*Exercise task*
Reproduce each line exactly.

CAD and scene scripts
********

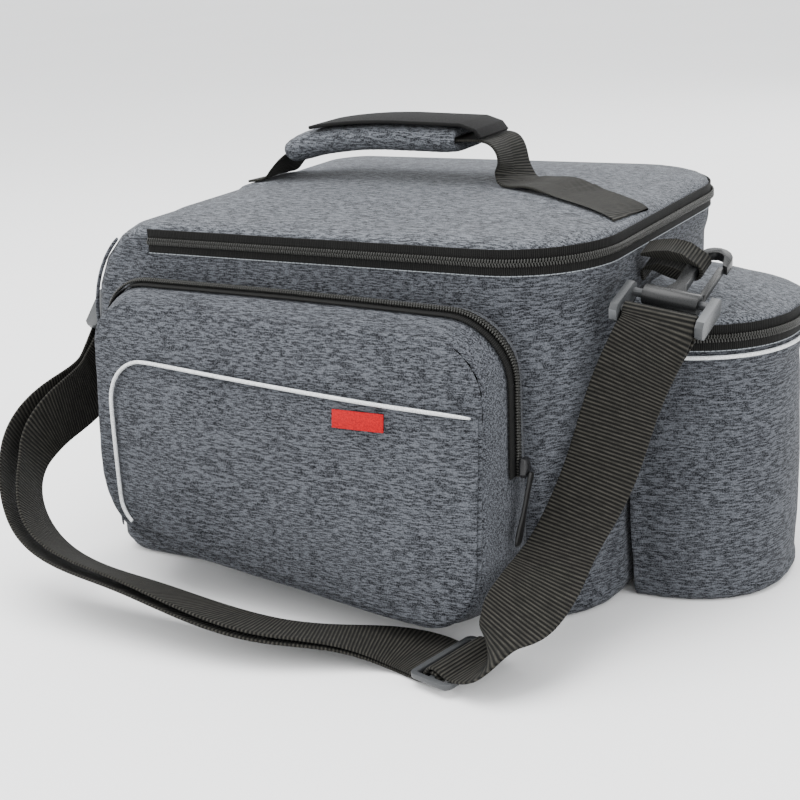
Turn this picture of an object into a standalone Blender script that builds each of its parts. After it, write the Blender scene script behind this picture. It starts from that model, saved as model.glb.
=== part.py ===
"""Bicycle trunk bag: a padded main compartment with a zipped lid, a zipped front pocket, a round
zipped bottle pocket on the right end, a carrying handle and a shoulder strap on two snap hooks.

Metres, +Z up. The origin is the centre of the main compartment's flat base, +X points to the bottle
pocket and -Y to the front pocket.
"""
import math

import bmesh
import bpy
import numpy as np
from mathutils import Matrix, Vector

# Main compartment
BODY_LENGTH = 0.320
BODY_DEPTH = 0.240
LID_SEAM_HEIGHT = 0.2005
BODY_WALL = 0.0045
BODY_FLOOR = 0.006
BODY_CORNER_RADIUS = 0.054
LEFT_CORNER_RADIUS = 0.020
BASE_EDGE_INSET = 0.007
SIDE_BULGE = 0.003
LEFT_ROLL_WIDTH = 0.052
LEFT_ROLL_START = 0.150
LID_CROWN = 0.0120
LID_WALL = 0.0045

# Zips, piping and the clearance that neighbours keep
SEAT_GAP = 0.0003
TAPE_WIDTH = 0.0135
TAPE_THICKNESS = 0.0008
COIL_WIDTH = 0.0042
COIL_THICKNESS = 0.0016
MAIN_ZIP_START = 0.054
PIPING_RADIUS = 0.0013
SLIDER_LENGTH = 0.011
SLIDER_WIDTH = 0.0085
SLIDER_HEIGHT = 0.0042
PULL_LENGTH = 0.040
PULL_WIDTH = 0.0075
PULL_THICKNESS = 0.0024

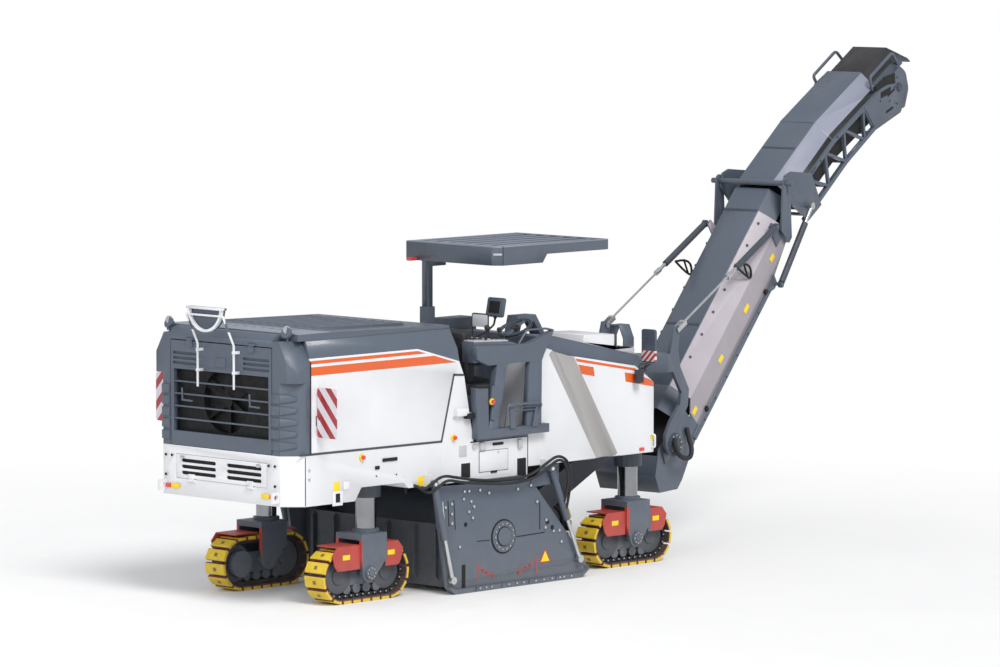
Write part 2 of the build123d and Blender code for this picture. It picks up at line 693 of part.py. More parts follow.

********

*Solution to the exercise*
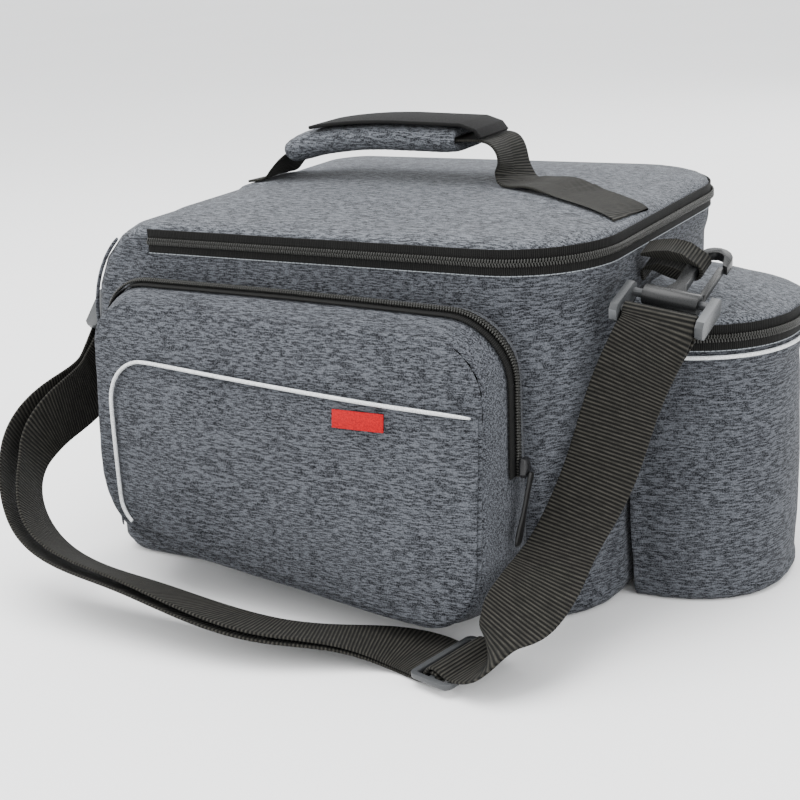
Turn this picture of an object into a standalone Blender script that builds each of its parts. After it, write the Blender scene script behind this picture. It starts from that model, saved as model.glb.
=== part.py ===
"""Bicycle trunk bag: a padded main compartment with a zipped lid, a zipped front pocket, a round
zipped bottle pocket on the right end, a carrying handle and a shoulder strap on two snap hooks.

Metres, +Z up. The origin is the centre of the main compartment's flat base, +X points to the bottle
pocket and -Y to the front pocket.
"""
import math

import bmesh
import bpy
import numpy as np
from mathutils import Matrix, Vector

# Main compartment
BODY_LENGTH = 0.320
BODY_DEPTH = 0.240
LID_SEAM_HEIGHT = 0.2005
BODY_WALL = 0.0045
BODY_FLOOR = 0.006
BODY_CORNER_RADIUS = 0.054
LEFT_CORNER_RADIUS = 0.020
BASE_EDGE_INSET = 0.007
SIDE_BULGE = 0.003
LEFT_ROLL_WIDTH = 0.052
LEFT_ROLL_START = 0.150
LID_CROWN = 0.0120
LID_WALL = 0.0045

# Zips, piping and the clearance that neighbours keep
SEAT_GAP = 0.0003
TAPE_WIDTH = 0.0135
TAPE_THICKNESS = 0.0008
COIL_WIDTH = 0.0042
COIL_THICKNESS = 0.0016
MAIN_ZIP_START = 0.054
PIPING_RADIUS = 0.0013
SLIDER_LENGTH = 0.011
SLIDER_WIDTH = 0.0085
SLIDER_HEIGHT = 0.0042
PULL_LENGTH = 0.040
PULL_WIDTH = 0.0075
PULL_THICKNESS = 0.0024

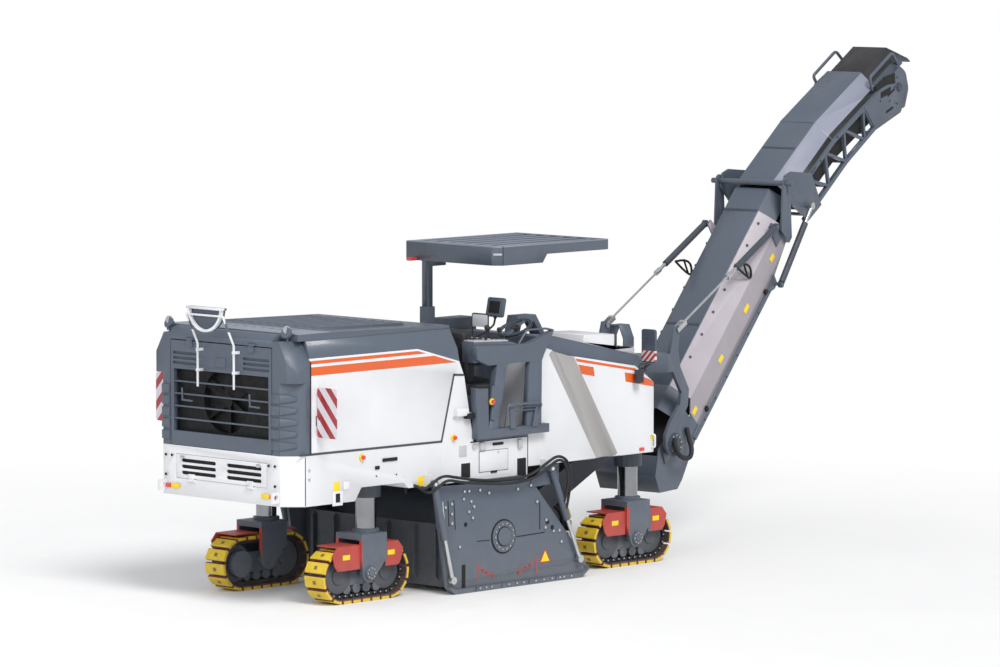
Write part 2 of the build123d and Blender code for this picture. It picks up at line 693 of part.py. More parts follow.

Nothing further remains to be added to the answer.